» Task to complete: Below is a block of data; give all of it again word for word.

» Supplied data:
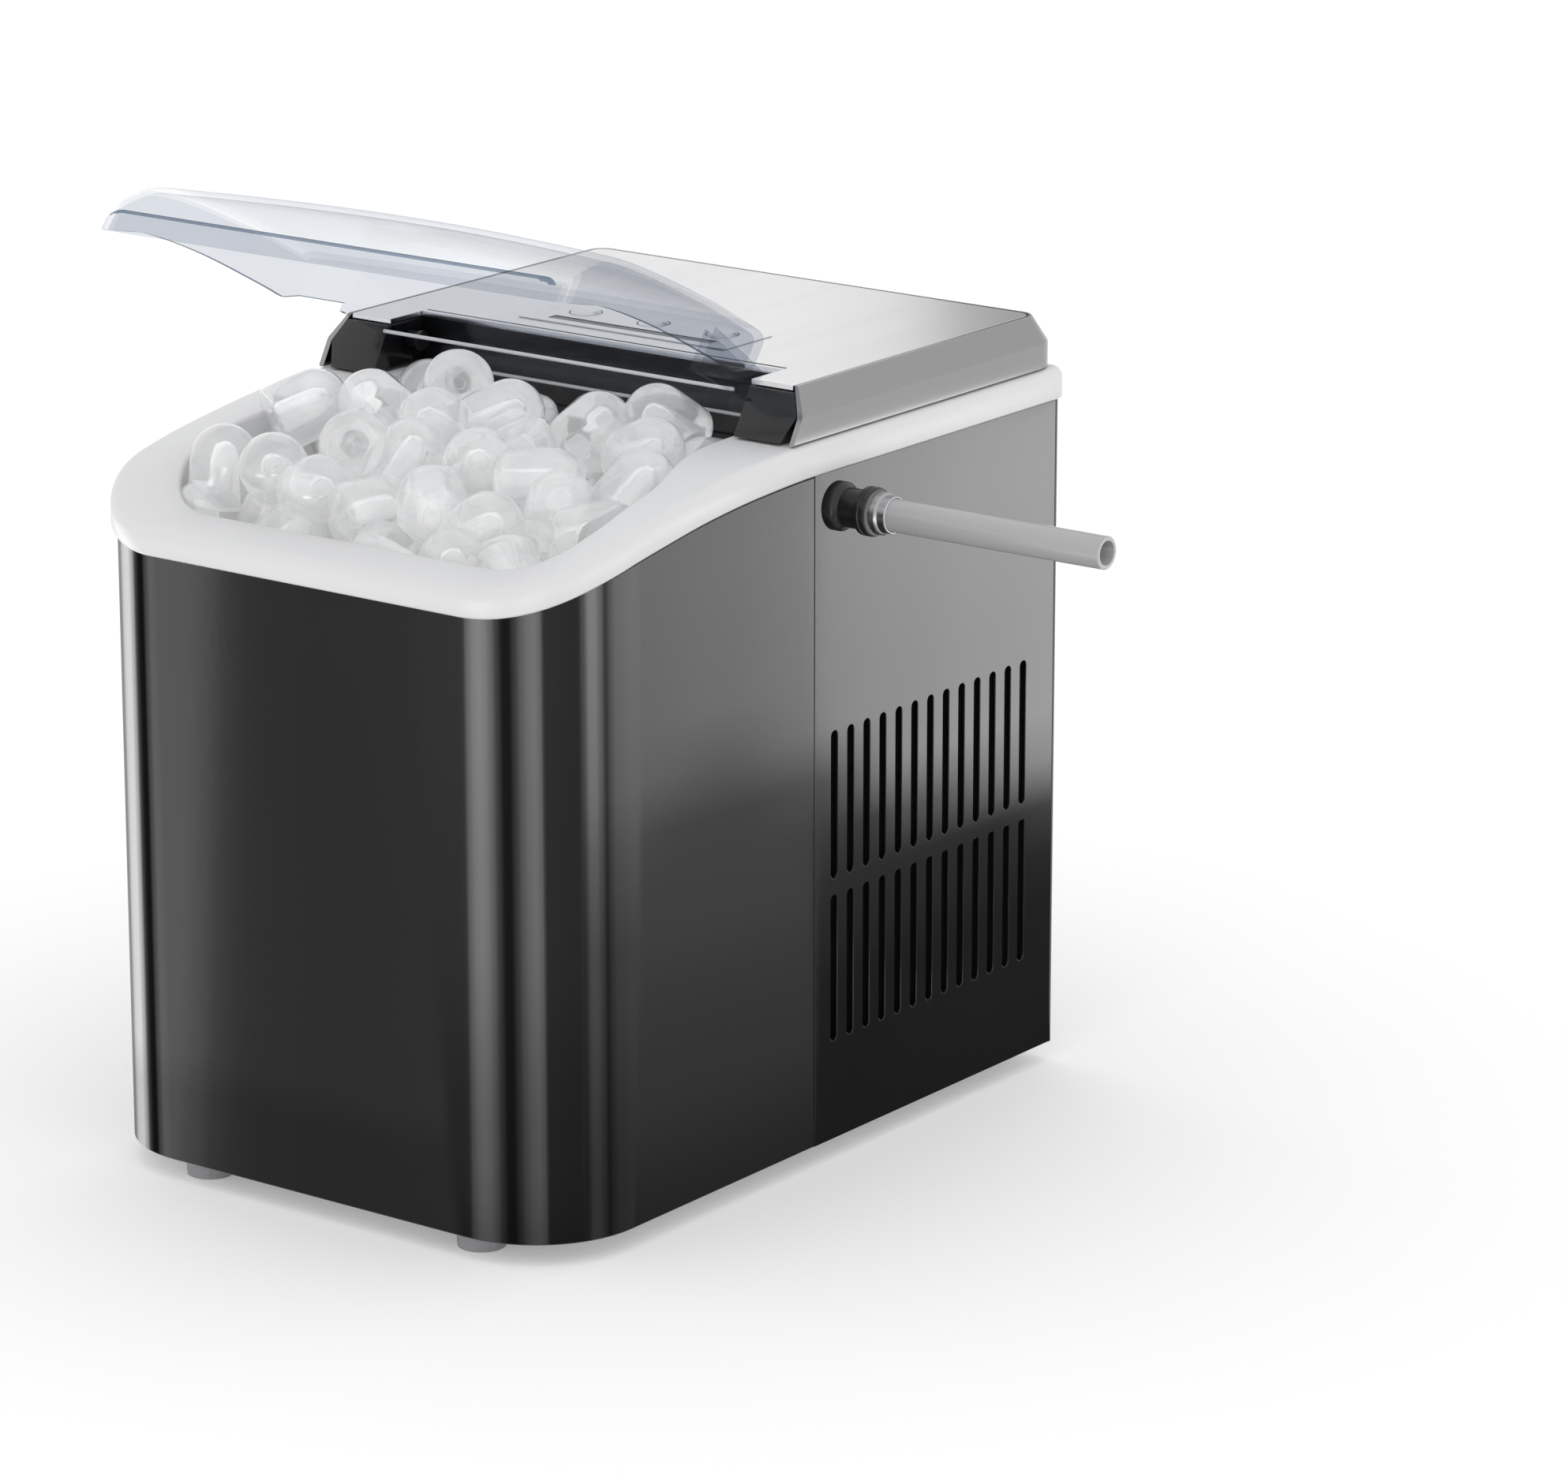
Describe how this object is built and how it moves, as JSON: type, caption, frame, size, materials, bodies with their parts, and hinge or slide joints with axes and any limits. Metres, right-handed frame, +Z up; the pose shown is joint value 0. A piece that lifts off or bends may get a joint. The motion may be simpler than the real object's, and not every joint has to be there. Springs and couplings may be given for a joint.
{
  "type": "ice maker",
  "caption": "Compact countertop ice maker with a hinged clear lid over a white-rimmed ice basin, brushed hood, slotted side vents and a side outlet pipe.",
  "frame": {"origin": "centre of the whole object's footprint on the surface it stands on, outlet pipe included", "axes": "+Z up, -Y out of the rounded front, +X towards the side with the outlet pipe"},
  "size_m": [0.3412, 0.3098, 0.3602],
  "materials": {
    "cover_gloss_black": "high-gloss black shell",
    "back_panel_black": "fine-textured black plastic",
    "hood_gloss_black": "gloss black moulding",
    "rim_white": "satin white moulded plastic",
    "basket_white": "soft white moulded plastic",
    "hood_silver": "fine brushed silver sheet",
    "lid_clear_blue": "clear plastic with a faint blue tint",
    "fitting_black": "semi-gloss black plastic",
    "collar_chrome": "bright nickel plating",
    "pipe_grey": "semi-gloss grey plastic",
    "foot_rubber": "grey rubber",
    "hose_rubber": "milky silicone hose",
    "base_aluminium": "plain bright metal",
    "compressor_black": "black baked enamel",
    "copper_tube": "bare copper",
    "insulation_foam": "pale expanded foam",
    "circuit_green": "green circuit board"
  },
  "bodies": {
    "cabinet": {"front_cover": "cover_gloss_black", "left_side_panel": "cover_gloss_black", "right_side_panel": "cover_gloss_black", "back_panel": "back_panel_black", "hood_cap_left": "hood_gloss_black", "hood_cap_right": "hood_gloss_black", "hood_fascia": "hood_gloss_black", "control_bezel": "hood_gloss_black", "top_rim": "rim_white", "inner_tank": "rim_white", "ice_basket": "basket_white", "hood_shell": "hood_silver", "hood_top_panel": "hood_silver", "indicator_lens": "lid_clear_blue", "drain_flange": "fitting_black", "drain_nut": "fitting_black", "power_inlet": "fitting_black", "ice_full_sensor": "fitting_black", "fan_shroud": "fitting_black", "water_pump": "fitting_black", "drain_collar": "collar_chrome", "evaporator": "collar_chrome", "drain_pipe": "pipe_grey", "tray_bracket_left": "pipe_grey", "tray_bracket_right": "pipe_grey", "shovel_rail_left": "pipe_grey", "shovel_rail_right": "pipe_grey", "foot_front_left": "foot_rubber", "foot_front_right": "foot_rubber", "foot_rear_left": "foot_rubber", "foot_rear_right": "foot_rubber", "drain_plug": "foot_rubber", "drain_hose": "hose_rubber", "supply_hose": "hose_rubber", "base_pan": "base_aluminium", "condenser_core": "base_aluminium", "fan_motor": "base_aluminium", "tray_motor": "base_aluminium", "compressor": "compressor_black", "dryer_filter": "copper_tube", "suction_line": "copper_tube", "discharge_line": "copper_tube", "foam_insulation": "insulation_foam", "power_board": "circuit_green", "control_board": "circuit_green"},
    "lid": {"lid_shell": "lid_clear_blue", "hinge_pin_left": "fitting_black", "hinge_pin_right": "fitting_black"},
    "water_tray": {"water_tray": "basket_white"},
    "ice_shovel": {"ice_shovel": "basket_white"},
    "fan": {"fan_rotor": "fitting_black"},
    "power_button": {"power_button": "fitting_black"},
    "select_button": {"select_button": "fitting_black"},
    "clean_button": {"clean_button": "fitting_black"}
  },
  "joints": [
    {"name": "lid_hinge", "type": "hinge", "parent": "cabinet", "child": "lid", "pos_m": [-0.05795, 0.007, 0.2843], "axis": [-1, 0, 0], "range_deg": [-36, 30]},
    {"name": "water_tray_tilt", "type": "hinge", "parent": "cabinet", "child": "water_tray", "pos_m": [-0.05795, 0.038, 0.252], "axis": [1, 0, 0], "range_deg": [0, 65]},
    {"name": "ice_shovel_push", "type": "slide", "parent": "cabinet", "child": "ice_shovel", "axis": [0, -1, 0], "range_m": [0, 0.038]},
    {"name": "fan_spin", "type": "hinge", "parent": "cabinet", "child": "fan", "pos_m": [0.00705, 0.072, 0.064], "axis": [1, 0, 0], "continuous": true},
    {"name": "power_press", "type": "slide", "parent": "cabinet", "child": "power_button", "axis": [0, 0, -1], "range_m": [0, 0.0012], "stiffness_N_per_m": 300},
    {"name": "select_press", "type": "slide", "parent": "cabinet", "child": "select_button", "axis": [0, 0, -1], "range_m": [0, 0.0012], "stiffness_N_per_m": 300},
    {"name": "clean_press", "type": "slide", "parent": "cabinet", "child": "clean_button", "axis": [0, 0, -1], "range_m": [0, 0.0012], "stiffness_N_per_m": 300}
  ],
  "couplings": [
    {"joint": "ice_shovel_push", "follows": "water_tray_tilt", "m_per_rad": 0.0334}
  ]
}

» Output for this exercise:
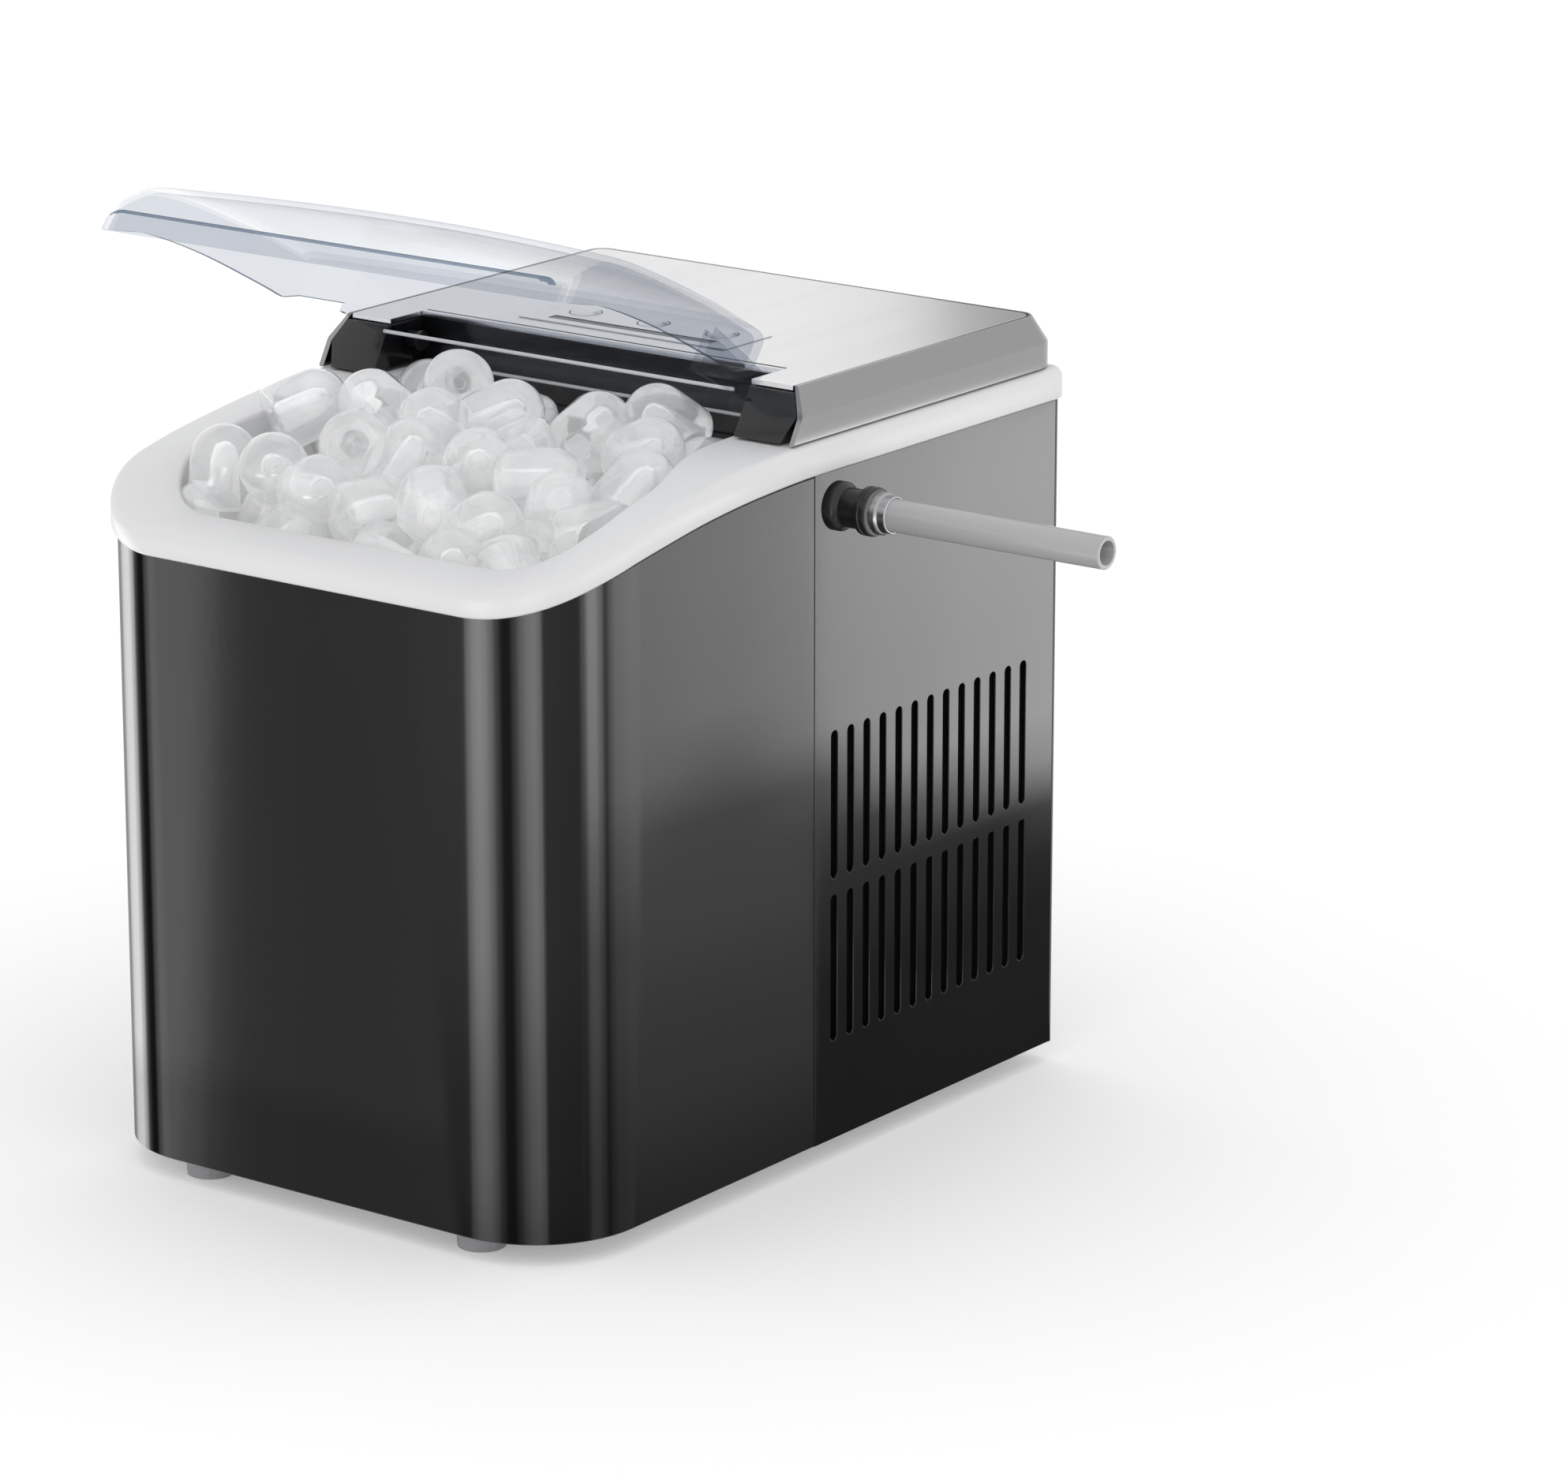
Describe how this object is built and how it moves, as JSON: type, caption, frame, size, materials, bodies with their parts, and hinge or slide joints with axes and any limits. Metres, right-handed frame, +Z up; the pose shown is joint value 0. A piece that lifts off or bends may get a joint. The motion may be simpler than the real object's, and not every joint has to be there. Springs and couplings may be given for a joint.
{
  "type": "ice maker",
  "caption": "Compact countertop ice maker with a hinged clear lid over a white-rimmed ice basin, brushed hood, slotted side vents and a side outlet pipe.",
  "frame": {"origin": "centre of the whole object's footprint on the surface it stands on, outlet pipe included", "axes": "+Z up, -Y out of the rounded front, +X towards the side with the outlet pipe"},
  "size_m": [0.3412, 0.3098, 0.3602],
  "materials": {
    "cover_gloss_black": "high-gloss black shell",
    "back_panel_black": "fine-textured black plastic",
    "hood_gloss_black": "gloss black moulding",
    "rim_white": "satin white moulded plastic",
    "basket_white": "soft white moulded plastic",
    "hood_silver": "fine brushed silver sheet",
    "lid_clear_blue": "clear plastic with a faint blue tint",
    "fitting_black": "semi-gloss black plastic",
    "collar_chrome": "bright nickel plating",
    "pipe_grey": "semi-gloss grey plastic",
    "foot_rubber": "grey rubber",
    "hose_rubber": "milky silicone hose",
    "base_aluminium": "plain bright metal",
    "compressor_black": "black baked enamel",
    "copper_tube": "bare copper",
    "insulation_foam": "pale expanded foam",
    "circuit_green": "green circuit board"
  },
  "bodies": {
    "cabinet": {"front_cover": "cover_gloss_black", "left_side_panel": "cover_gloss_black", "right_side_panel": "cover_gloss_black", "back_panel": "back_panel_black", "hood_cap_left": "hood_gloss_black", "hood_cap_right": "hood_gloss_black", "hood_fascia": "hood_gloss_black", "control_bezel": "hood_gloss_black", "top_rim": "rim_white", "inner_tank": "rim_white", "ice_basket": "basket_white", "hood_shell": "hood_silver", "hood_top_panel": "hood_silver", "indicator_lens": "lid_clear_blue", "drain_flange": "fitting_black", "drain_nut": "fitting_black", "power_inlet": "fitting_black", "ice_full_sensor": "fitting_black", "fan_shroud": "fitting_black", "water_pump": "fitting_black", "drain_collar": "collar_chrome", "evaporator": "collar_chrome", "drain_pipe": "pipe_grey", "tray_bracket_left": "pipe_grey", "tray_bracket_right": "pipe_grey", "shovel_rail_left": "pipe_grey", "shovel_rail_right": "pipe_grey", "foot_front_left": "foot_rubber", "foot_front_right": "foot_rubber", "foot_rear_left": "foot_rubber", "foot_rear_right": "foot_rubber", "drain_plug": "foot_rubber", "drain_hose": "hose_rubber", "supply_hose": "hose_rubber", "base_pan": "base_aluminium", "condenser_core": "base_aluminium", "fan_motor": "base_aluminium", "tray_motor": "base_aluminium", "compressor": "compressor_black", "dryer_filter": "copper_tube", "suction_line": "copper_tube", "discharge_line": "copper_tube", "foam_insulation": "insulation_foam", "power_board": "circuit_green", "control_board": "circuit_green"},
    "lid": {"lid_shell": "lid_clear_blue", "hinge_pin_left": "fitting_black", "hinge_pin_right": "fitting_black"},
    "water_tray": {"water_tray": "basket_white"},
    "ice_shovel": {"ice_shovel": "basket_white"},
    "fan": {"fan_rotor": "fitting_black"},
    "power_button": {"power_button": "fitting_black"},
    "select_button": {"select_button": "fitting_black"},
    "clean_button": {"clean_button": "fitting_black"}
  },
  "joints": [
    {"name": "lid_hinge", "type": "hinge", "parent": "cabinet", "child": "lid", "pos_m": [-0.05795, 0.007, 0.2843], "axis": [-1, 0, 0], "range_deg": [-36, 30]},
    {"name": "water_tray_tilt", "type": "hinge", "parent": "cabinet", "child": "water_tray", "pos_m": [-0.05795, 0.038, 0.252], "axis": [1, 0, 0], "range_deg": [0, 65]},
    {"name": "ice_shovel_push", "type": "slide", "parent": "cabinet", "child": "ice_shovel", "axis": [0, -1, 0], "range_m": [0, 0.038]},
    {"name": "fan_spin", "type": "hinge", "parent": "cabinet", "child": "fan", "pos_m": [0.00705, 0.072, 0.064], "axis": [1, 0, 0], "continuous": true},
    {"name": "power_press", "type": "slide", "parent": "cabinet", "child": "power_button", "axis": [0, 0, -1], "range_m": [0, 0.0012], "stiffness_N_per_m": 300},
    {"name": "select_press", "type": "slide", "parent": "cabinet", "child": "select_button", "axis": [0, 0, -1], "range_m": [0, 0.0012], "stiffness_N_per_m": 300},
    {"name": "clean_press", "type": "slide", "parent": "cabinet", "child": "clean_button", "axis": [0, 0, -1], "range_m": [0, 0.0012], "stiffness_N_per_m": 300}
  ],
  "couplings": [
    {"joint": "ice_shovel_push", "follows": "water_tray_tilt", "m_per_rad": 0.0334}
  ]
}